Channel Early Intervention and Support for Young People


Early intervention and support are delivered only where appropriate, and in the following circumstances:


·         If there is not a vulnerability that puts the individual at risk of being drawn into terrorism and the concern is low level and does not pose a Counter-Terrorism risk.

·         The young person is attending school/college.

·         Where education is more appropriate than an intervention provider.

·         When consent is not provided by parents/individual - group work or year group assembly can be delivered to enforce key messages around specific issues identified.

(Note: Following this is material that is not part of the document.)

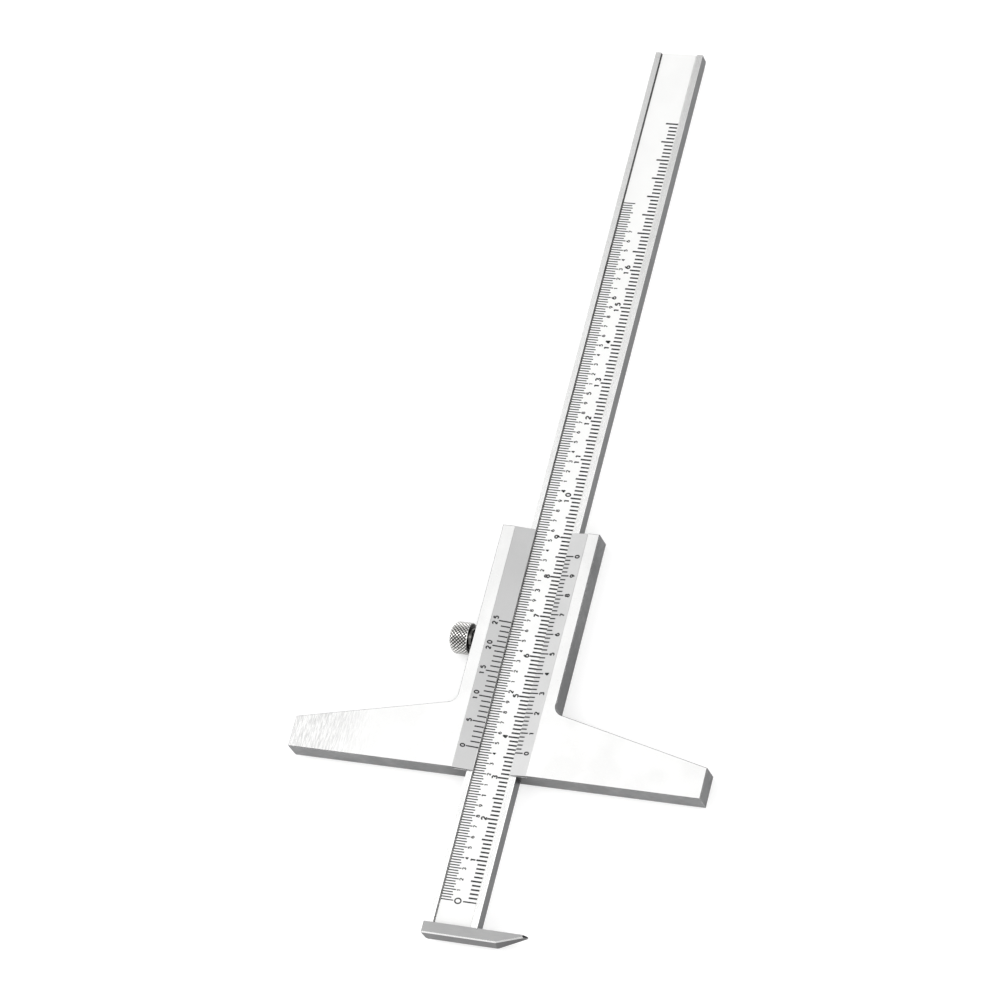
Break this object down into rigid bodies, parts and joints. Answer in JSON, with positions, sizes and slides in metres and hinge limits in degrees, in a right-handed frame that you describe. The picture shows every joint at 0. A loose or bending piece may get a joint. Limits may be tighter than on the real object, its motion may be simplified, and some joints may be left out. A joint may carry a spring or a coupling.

·         To bridge the gap between receipt of the referral and the appointment of an intervention provider

10 intervention sessions have taken place with 4 young people in 2021. The types of referrals vary, for example, one local school wanted support with a young boy around his racist/discriminatory comments to students from other countries or race, leading to conflict. Three sessions were delivered, and the young boy engaged very well – they focused on British Values[1], identity, hate crime and the impact this type of comment can have.


The Headteacher wrote Thanks for the report. Great news he has not lapsed, and he has been great towards the other children. Thank you for all your support. I hope you have a great summer.


This short intervention avoided the need for a Prevent referral to be submitted and allowed for a timely intervention with the young boy who was unaware of how his behaviour had been impacting on some of his peers. After the sessions he understood hate crime and British Values, and that racism has no place in these values.






·         [1] democracy, the rule of law, individual liberty, mutual respect for and tolerance of those with different faiths and beliefs, and for those without faith.